The spreadsheet contains data on 250 individuals: 90 normal individuals from San Diego (the controls), and 160 individuals from Korea and China, all of whom were diagnosed with hepatocellular carcinoma (HCC).
Serum samples were taken from the controls and from the cases at time of diagnosis of HCC. Levels of a panel of 12 tumor-associated antigens (TAAs) were assessed via immunoassays in all individuals;
The levels are given in the columns with headings Ab14, HCC1, IMP1, KOC, MDM2, NPM1, P16, P53, P90, RaIA, and Survivin. (These are the designations of the 12 TAAs, all of which were thought to be potentially predictive of cancer.)
The underlying question is whether we can effectively discriminate between the cases and controls on the basis of the levels of these TAAs. This is sometimes termed a classification problem in the statistics and biostatistics literature: we wish to classify individuals as normal or cancer patients on the basis of their TAA levels.
We will examine these data in Statdisk. Use the MHA610_Week 3_Assignment_Data.CSV file to upload this information into Statdisk.
If you choose the latter option, Start Statdisk, then choose File>Open and select the .csv file you created (unless you changed the name, it ought to be MHA610_assignment_3_data.csv)
Check the box that specifies the data contains column titles or headers, select Comma separated for how the data are delimited, click finish, and the dataset will have been successfully imported into Statdisk.
NOTE: you may want to read through the remainder of the assignment first, before proceeding with this step. This may save you some work afterwards!
Note that Statdisk operates on columns of data, and that both cases and controls are contained in each column of TAA levels. It will be necessary to separate the cases and controls for further analyses.

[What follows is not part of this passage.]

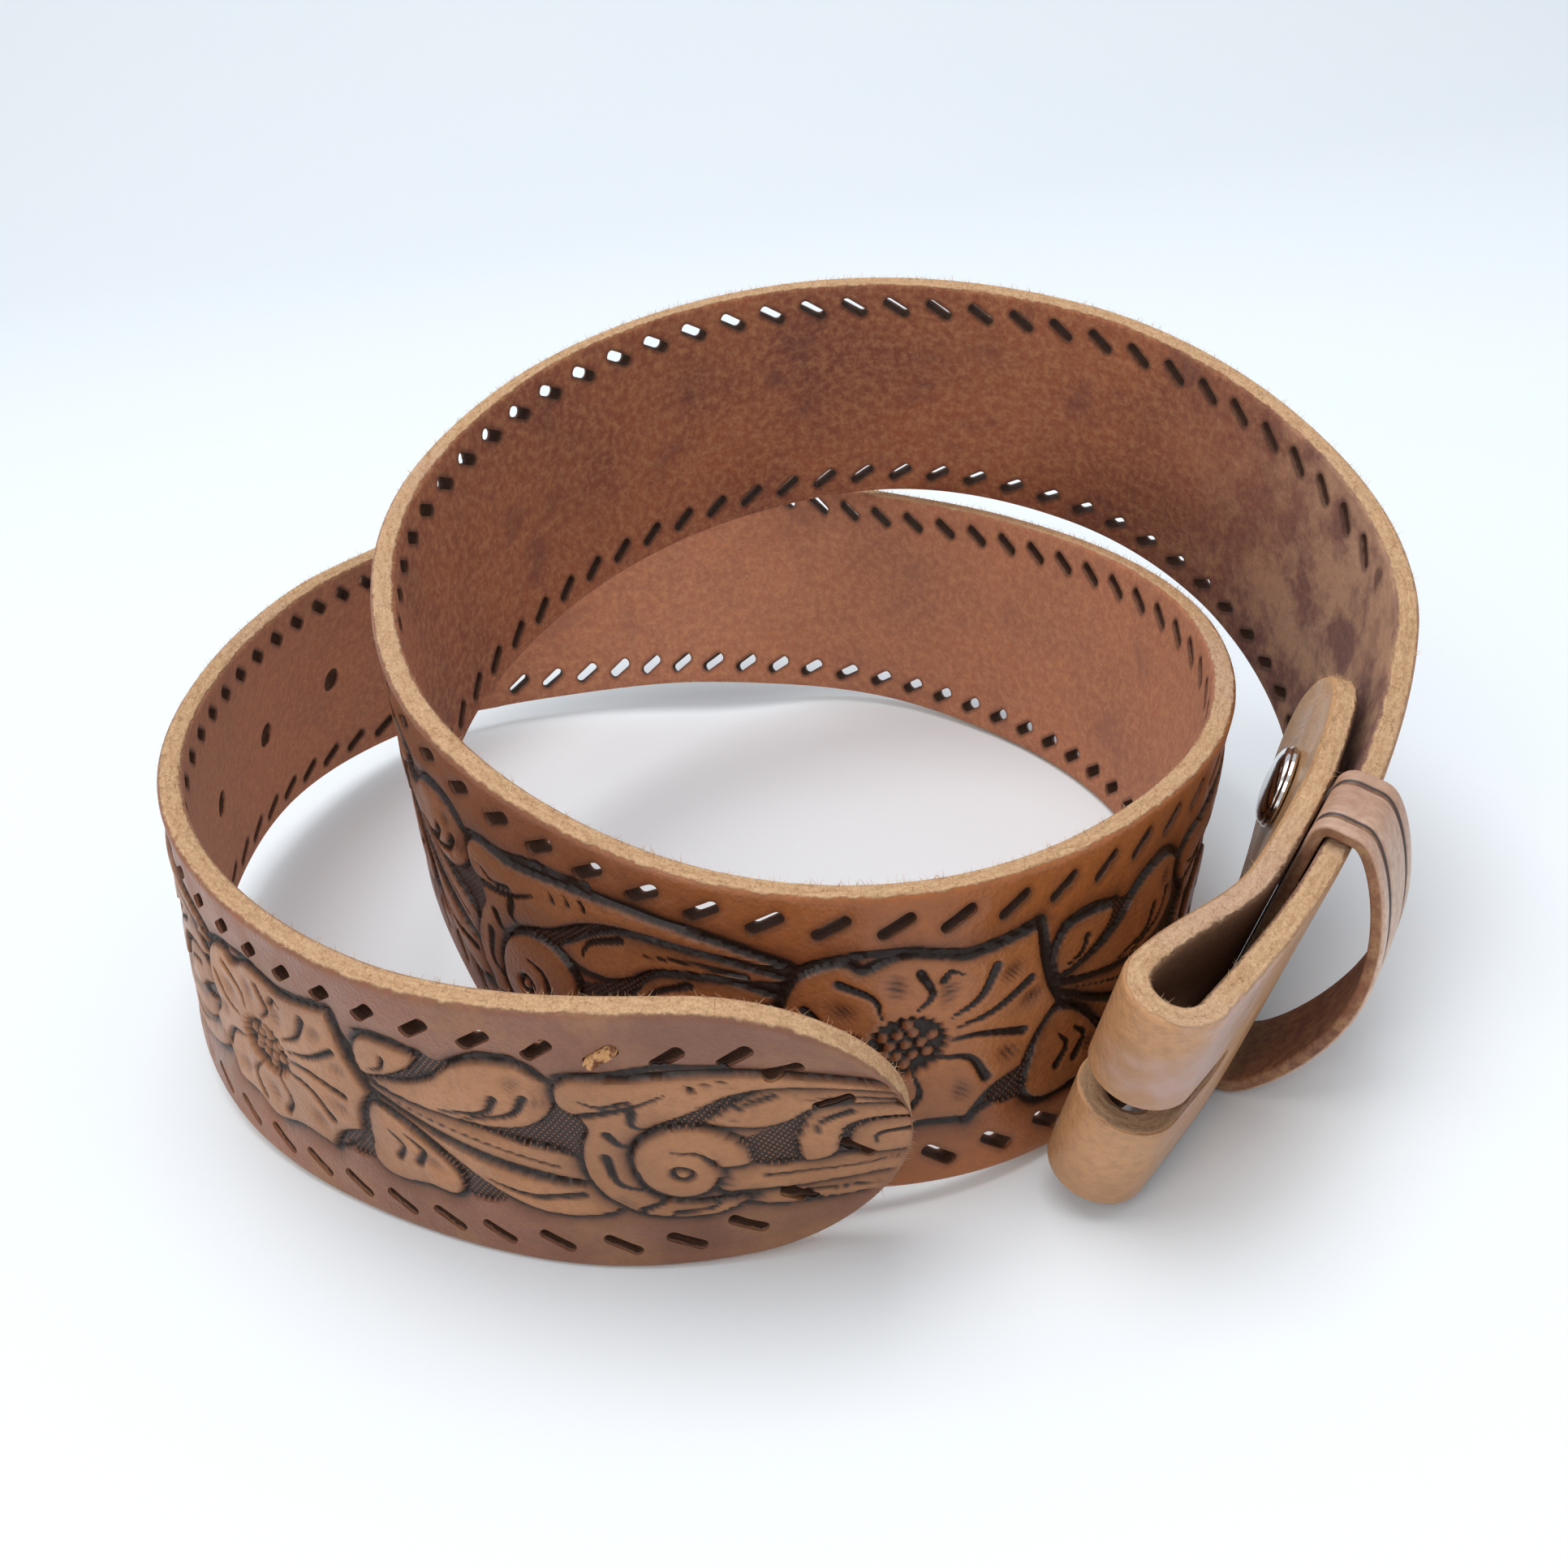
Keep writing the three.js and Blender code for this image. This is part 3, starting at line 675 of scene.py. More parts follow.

This can be accomplished either by copying within Statdisk or by reverting to the original Excel workbook, copying in Excel, exporting as a .csv file, and then importing into Statdisk. (Don't say you weren't warned!)
Explain if you would characterize any or all of the TAA levels as approximately normally distributed for the controls and for the cases.
Provide plots and statistics in support of your conclusions.
Explain if any of the TAAs are useful for discriminating between the cases and controls.
Provide plots and statistics in support of your conclusions.
All writing assignments should be at least 250-500 words in APA format supported by scholarly sources.
BONUS. In the above, we pooled all cases together.  Summarize whether you think this is legitimate or whether the levels of any of the TAAs appear to differ significantly between the cases from China and the cases from Korea. Provide evidence in support of your conclusion.